3rd party support=/=multiplats

NES & SNES had great 3rd party support but how many of the big 3rd party games on them were multiplat? What i said holds true, multiplats have never been a major selling force for any Nintendo device ever.

Lets look at Gamecube which had a large amount of multiplats, it had Madden, FIFA, NBA Live, NCAA, 2K Sports, Medal of Honor, Call of Duty, Splinter Cell, Ghost Recon, Rainbow Six, Spider Man, X-Men, Soul Calibur, Prince of Persia, Tony Hawk, Tiger Woods, Need for Speed, James Bond, Hitman, Spyro, Crash, Sims, Dragon Ball Z, Naruto, Harry Potter, Lord of the Rings, Lego, True Crime, SSX, NBA/NFL Street, Fight Night, WWE, The Matrix, Timesplitters, Mortal Kombat, Turok, Burnout, Marvel Ultimate Alliance, Batman, Star Wars, Def Jam, Simpsons, King Kong, Ninja Turtles, Rayman, Bloodrayne, Tomb Raider, BMX, and a ton of games based on kids movies/shows.

All of these multiplats did little to nothing for Gamecube, it barely sold 20 million and was only $99 within 2 years of its life.

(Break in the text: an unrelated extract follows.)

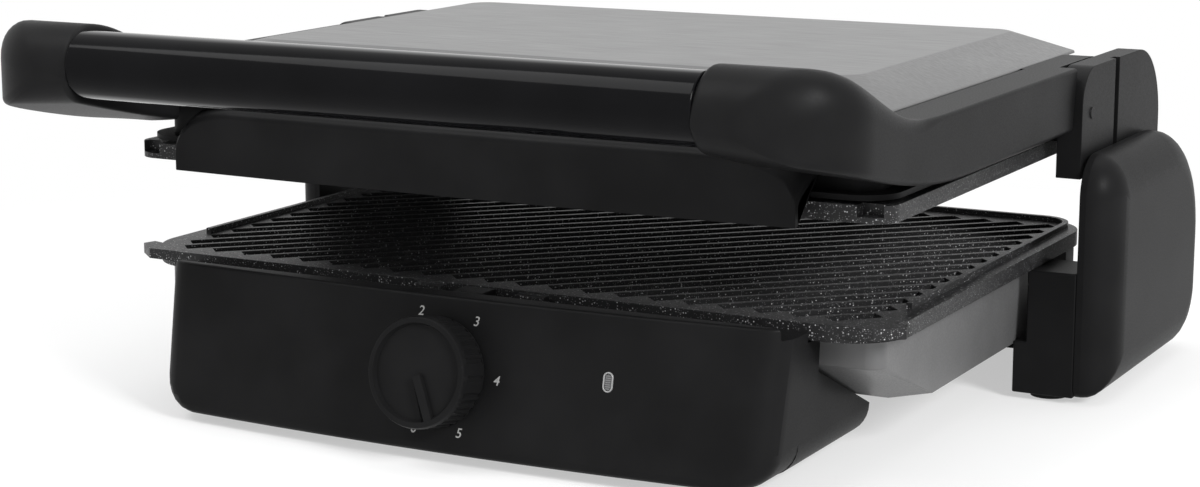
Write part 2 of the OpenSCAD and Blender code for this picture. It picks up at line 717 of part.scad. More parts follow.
module arm_outline() {
    polygon(concat(
        [for (y = [arm_front:3:s_back]) [y, s_top(y)]],
        [[s_back + 2, arm_top], [arm_end, arm_top], [arm_end, arm_low]],
        [for (y = [40:-8:arm_front + 4]) [y, s_low(y)]],
        [[arm_front, s_low(arm_front)]]
    ));
}
module arm_solid() difference() {
    union() {
        difference() {
            across(arm_in, arm_out) arm_outline();
            // Hollow end that leaves room for the cheek as the lid swings
            across(arm_in - 1, arm_out + 1) translate([hinge_y, hinge_z]) circle(43, $fn = 96);
        }
        // Tongue to the hinge, deeper round the pin and round behind it
        across(arm_in, tongue_out) difference() {
            union() {
                translate([arm_end - 14, arm_low]) square([hinge_y - arm_end + 14, arm_top - arm_low]);
                translate([hinge_y - 18, tongue_low]) square([18, arm_top - tongue_low]);
                translate([hinge_y, hinge_z]) circle(arm_top - hinge_z, $fn = 96);
            }
            translate([hinge_y - 18, 0]) square([60, tongue_low]);
        }
        for (y = screw_places)
            across(arm_in - 2.1, arm_in + 1) translate([y, hinge_z + 4]) circle(spacer_r);
    }
    across(arm_in - 3, tongue_out + 1) translate([hinge_y, hinge_z]) circle(pin_r + run_fit);
    across(tongue_out, tongue_out + 20) translate([hinge_y, hinge_z]) circle(43, $fn = 96);
    for (y = screw_places)
        across(arm_in - 3, arm_in + 10) translate([y, hinge_z + 4]) circle(screw_r);
}
module arm_right() place() color("#232326") arm_solid();
module arm_left() place() color("#232326") on_left() arm_solid();

front_len = arm_front - front_y;
cap_steps = [0, 0.35, 1.3, 2.9, 5.2, 8.2, 12, 17, 22.5, 28, 34, 40, 46, 52, 58, 64, front_len];
cap_front_r = 13;
// Distances along the cap's front quarter round
function cap_out_x(t) = t < cap_r ? arm_out - cap_r + sqrt(cap_r * cap_r - (cap_r - t) * (cap_r - t)) : arm_out;
function cap_in_x(t) = tube_half + (t > 62 ? (t - 62) * 1.2 : 0);
function cap_high(t) = t < cap_front_r
    ? cap_top - cap_front_r + sqrt(cap_front_r * cap_front_r - (cap_front_r - t) * (cap_front_r - t))
    : s_top(front_y + t);
function cap_under(t) = s_low(front_y + t) + (t < 8 ? 8 - sqrt(64 - (8 - t) * (8 - t)) : 0);
function corner(cx, cz, r, a0, y) = [for (a = [0:15:90]) [cx + r * cos(a0 + a), y, cz + r * sin(a0 + a)]];
function cap_section(t) =
    let (
        y = front_y + t, x0 = cap_in_x(t), x1 = cap_out_x(t), z0 = cap_under(t), z1 = cap_high(t),
        inward = min(2, (z1 - z0) / 6),
        ro = min(9 - 6 * t / front_len, (z1 - z0) / 2.2), ri = min(2, (z1 - z0) / 3)
    )
    concat(
        corner(x1 - ro, z1 - ro, ro, 0, y), corner(x0 + ri, z1 - ri, ri, 90, y),
        corner(x0 + ri, z0 + inward + ri, ri, 180, y), corner(x1 - ri, z0 + ri, ri, 270, y)
    );
cap_wall = 3;
module cap_solid() difference() {
    loft([for (t = cap_steps) cap_section(t)]);
    // Hollow underside
    block([tube_half + cap_wall, front_y + 14, 40], [arm_out - 12, arm_front - 8, tube_z - 6]);
    // Bore for the handle's rod
    across(tube_half - 1, tube_half + 20) translate([-tube_out, tube_z]) circle(rod_r);
}
module cap_right() place() color("#232326") cap_solid();
module cap_left() place() color("#232326") on_left() cap_solid();

rod_r = 3.5;
module handle_tube() place() color("#101012") difference() {
    across(-tube_half, tube_half) translate([-tube_out, tube_z]) circle(tube_r, $fn = 96);
    across(-tube_half - 1, tube_half + 1) translate([-tube_out, tube_z]) circle(tube_r - tube_wall, $fn = 96);
}
module handle_rod() place() color("#8d9094") {
    across(-tube_half - 18, tube_half + 18) translate([-tube_out, tube_z]) circle(rod_r);
    // Discs that centre the rod in the tube
    both_sides() across(tube_half - 4, tube_half - 0.2)
        translate([-tube_out, tube_z]) circle(tube_r - tube_wall - 0.1, $fn = 96);
}

// Lid

cover_half = arm_in - 0.1;
lid_front = [-9, 58];
lid_front_flat = 40;
lid_back_flat = plate_d - 13;
lid_back = plate_d + 4;
module lid_points(extra) {
    // Flat top with round corners, then the lower edges of its slopes
    translate([0, 0, lid_top - 0.01]) linear_extrude(0.01)
        round_rect([-lid_flat_half, lid_front_flat], [lid_flat_half, lid_back_flat], 9);
    block([-cover_half, 10, arm_top - 0.5 - extra], [cover_half, lid_back_flat + 4, arm_top]);
    block([-tube_half, lid_front[0], lid_front[1] - 0.5 - extra], [tube_half, lid_front[0] + 0.5, lid_front[1]]);
    block([-lid_flat_half, lid_back - 0.5, arm_top - 2.4 - extra], [lid_flat_half, lid_back, arm_top - 1.9]);
}
module lid_cover() place() color("#9c9da0") difference() {
    hull() lid_points(0.8);
    translate([0, 0, -lid_t]) hull() lid_points(30);
}

liner_half = arm_in - 2.2;
liner_t = 1.8;
flange_t = 1.9;
liner_low = lift_gap + rim_h + 0.9;
liner_top = arm_top - lid_t - 1;
liner_front = 0;
liner_wall_y = 22;
nose_y = 8;
nose_top = 60;
liner_back = plate_d - 2;
module lid_liner() place() color("#8a8c90") difference() {
    union() {
        translate([0, 0, liner_low]) linear_extrude(flange_t) {
            round_rect([-half_w + 2, liner_front + 2], [half_w - 2, hinge_y - 22], 14);
            round_rect([-arm_in + seat_gap, 60], [arm_in - seat_gap, liner_back], 10);
        }
        translate([0, 0, liner_low]) linear_extrude(liner_top - liner_low)
            round_rect([-liner_half, liner_wall_y], [liner_half, liner_back], 8);
        // Lower wall in front, and the shelf that carries the skirt
        translate([0, 0, liner_low]) linear_extrude(nose_top - liner_low)
            round_rect([-liner_half, nose_y], [liner_half, liner_wall_y + 8], 8);
        block([-100, skirt_bow(100) + skirt_t + 0.2, 52], [100, nose_y + 1, 54]);
    }
    // Slot for the plate catch
    block([-latch_w / 2 + 2.7, -10, catch_z - seat_gap], [latch_w / 2 - 2.7, nose_y - 0.6, catch_z + 3]);
    translate([0, 0, liner_low - 1]) linear_extrude(nose_top - liner_t - liner_low + 1)
        round_rect([-liner_half + liner_t, nose_y + liner_t], [liner_half - liner_t, liner_wall_y + 8], 6.2);
    translate([0, 0, liner_low - 1]) linear_extrude(100)
        round_rect([-liner_half + liner_t, liner_wall_y + liner_t], [liner_half - liner_t, liner_back - liner_t], 7);
    for (y = screw_places)
        across(-200, 200) translate([y, hinge_z + 4]) circle(screw_r + 0.2);
}

module lid_screws() place() color("#8d9094") both_sides()
    for (y = screw_places) {
        across(liner_half - liner_t - 1.8, liner_half - liner_t) translate([y, hinge_z + 4]) circle(screw_r * 1.9);
        across(liner_half - liner_t, liner_half + 10) translate([y, hinge_z + 4]) circle(screw_r);
    }

skirt_low = 33;
skirt_y = -14;
skirt_flat = 96;
function skirt_bow(x) = skirt_y + 2.5 * (x / skirt_half) * (x / skirt_half);
// Outline from the lower edge to the top: upright with a round top in the middle, and falling back at the ends
skirt_middle = [[0, skirt_low], [0, 53], [0.3, 54.5], [1, 55.5], [2, 56.1], [3.3, 56.5], [4.5, 56.5]];
skirt_end = [[0, skirt_low], [0, 39.5], [1.3, 41.8], [4.6, 44.3], [9.6, 46.8], [15, 49.1], [19.2, 50.6]];
// Direction of the skirt's thickness at each of those points
skirt_in = [[1, 0], [1, -0.2], [0.8, -0.5], [0.6, -0.75], [0.4, -0.9], [0.15, -1], [0, -1]];
function skirt_fall(x) = let (u = max(0, (abs(x) - skirt_flat) / (skirt_half - skirt_flat))) 1 - sqrt(1 - u * u);
function skirt_ring(x) =
    let (w = skirt_fall(x), outer = [for (i = [0:6]) (1 - w) * skirt_middle[i] + w * skirt_end[i]])
    concat(
        [for (p = outer) [x, skirt_bow(x) + p.x, p.y]],
        [for (i = [6:-1:0]) let (p = outer[i] + skirt_t * skirt_in[i]) [x, skirt_bow(x) + p.x, p.y]]
    );
skirt_steps = [-1, -0.996, -0.985, -0.965, -0.94, -0.91, -0.87, -0.82, -0.785, -0.6, -0.4, -0.2, 0];
module front_skirt() place() color("#1d1d20")
    loft(concat(
        [for (k = skirt_steps) skirt_ring(k * skirt_half)],
        [for (i = [len(skirt_steps) - 2:-1:0]) skirt_ring(-skirt_steps[i] * skirt_half)]
    ));

front_housing();
base_cover();
base_pan();
pod_left();
pod_right();
pod_block_left();
pod_block_right();
slide_guide_left();
slide_guide_right();
rear_beam();
lower_plate();
lower_element();
lower_reflector();
lower_latch();
thermostat();
selector_spindle();
knob();
indicator_bezel();
indicator_lens();
indicator_lamp();
mains_gland();
terminal_block();
feet();
base_screws();
cheek_left();
cheek_right();
slide_shoe_left();
slide_shoe_right();
hinge_pin_left();
hinge_pin_right();
tie_bar();
lid_cover();
lid_liner();
arm_left();
arm_right();
cap_left();
cap_right();
handle_tube();
handle_rod();
front_skirt();
upper_plate();
upper_element();
upper_reflector();
upper_latch();
lid_screws();
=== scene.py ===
"""Looks of the electric indoor grill with lid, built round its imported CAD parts."""

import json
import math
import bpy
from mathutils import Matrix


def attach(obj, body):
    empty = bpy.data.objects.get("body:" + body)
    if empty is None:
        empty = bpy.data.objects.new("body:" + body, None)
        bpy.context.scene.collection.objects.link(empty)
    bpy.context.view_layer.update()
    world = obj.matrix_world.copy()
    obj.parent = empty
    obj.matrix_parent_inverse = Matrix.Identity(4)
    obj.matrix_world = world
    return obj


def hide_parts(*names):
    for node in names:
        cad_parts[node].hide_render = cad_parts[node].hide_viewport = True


bl_info = {
    "name": "Indoor grill looks",
    "version": (1, 0, 0),
    "blender": (4, 5, 0),
    "location": "3D View > Sidebar > Grill",
    "description": "Builds the visible pieces of an electric indoor grill with lid round its CAD frame",
    "category": "Object",
}

import bmesh
import bpy
from mathutils import Matrix, Vector

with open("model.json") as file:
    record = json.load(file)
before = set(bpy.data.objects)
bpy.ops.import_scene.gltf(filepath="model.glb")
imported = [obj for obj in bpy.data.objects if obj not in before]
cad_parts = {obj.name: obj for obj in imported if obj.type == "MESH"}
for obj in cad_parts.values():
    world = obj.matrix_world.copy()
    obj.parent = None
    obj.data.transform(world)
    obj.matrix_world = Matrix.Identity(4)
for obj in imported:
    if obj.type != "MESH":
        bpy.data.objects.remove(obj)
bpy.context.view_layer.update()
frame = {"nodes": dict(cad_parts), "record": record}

MM = 0.001
# Where the lower plate's front edge and rim stand in the row frame, in millimetres
PLATE_Y = -95.5
PLATE_Z = 55.5


def place(x, y, z):
    """A point given in millimetres from the lower plate's front edge and rim, in the row frame."""
    return Vector((x, y + PLATE_Y, z + PLATE_Z)) * MM


# Sizes and colours


class GrillSizes(bpy.types.PropertyGroup):
    """Sizes of the pieces that are made here rather than taken from the CAD."""

    edge_round: bpy.props.FloatProperty(
        name="Edge rounding", description="Radius of the small rounds on moulded edges",
        default=0.0005, unit="LENGTH")
    sheet_round: bpy.props.FloatProperty(
        name="Lid rounding", description="Radius where the lid's flat top turns into its slopes",
        default=0.004, unit="LENGTH")
    face_lean: bpy.props.FloatProperty(
        name="Face lean", description="Angle by which the front face leans back",
        default=math.radians(11.2), subtype="ANGLE")
    numeral_height: bpy.props.FloatProperty(
        name="Numeral height", description="Height of the dial's numerals",
        default=0.0033, unit="LENGTH")
    numeral_circle: bpy.props.FloatProperty(
        name="Numeral circle", description="Radius of the circle the numerals stand on",
        default=0.022, unit="LENGTH")
    cap_round: bpy.props.FloatProperty(
        name="Cap rounding", description="Radius of a cap's outer corner seen from above",
        default=0.032, unit="LENGTH")
    cap_top: bpy.props.FloatProperty(
        name="Cap top", description="Height of the caps above the lower plate's rim",
        default=0.091, unit="LENGTH")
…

I have never said what Sony/MS do is bad, just that emulating them will not net Nintendo the same results. Simply having multiplatform support will not cause the PS/XB audience to switch over. That however doesnt mean Nintendo should go out of their way to avoid multiplats, just that they cant make that the lead priority.

The reason i have a problem with the phrase is because it is meant for things that are seemingly impossible, not just difficult. That is what i mean by it being used to loosely.

Nintendo needs to return to the fundamentals that made NES, GB, DS, Wii so successful which was appealing hardware with steady flows of quality & exclusive software that appealed to many different demographics along with strong, effective marketing at consumer friendly prices.

Will that be hard to pull off? Yes, they will have to work their butts off to accomplish it but is it nearly impossible? Not even close.



When the herd loses its way, the shepard must kill the bull that leads them astray.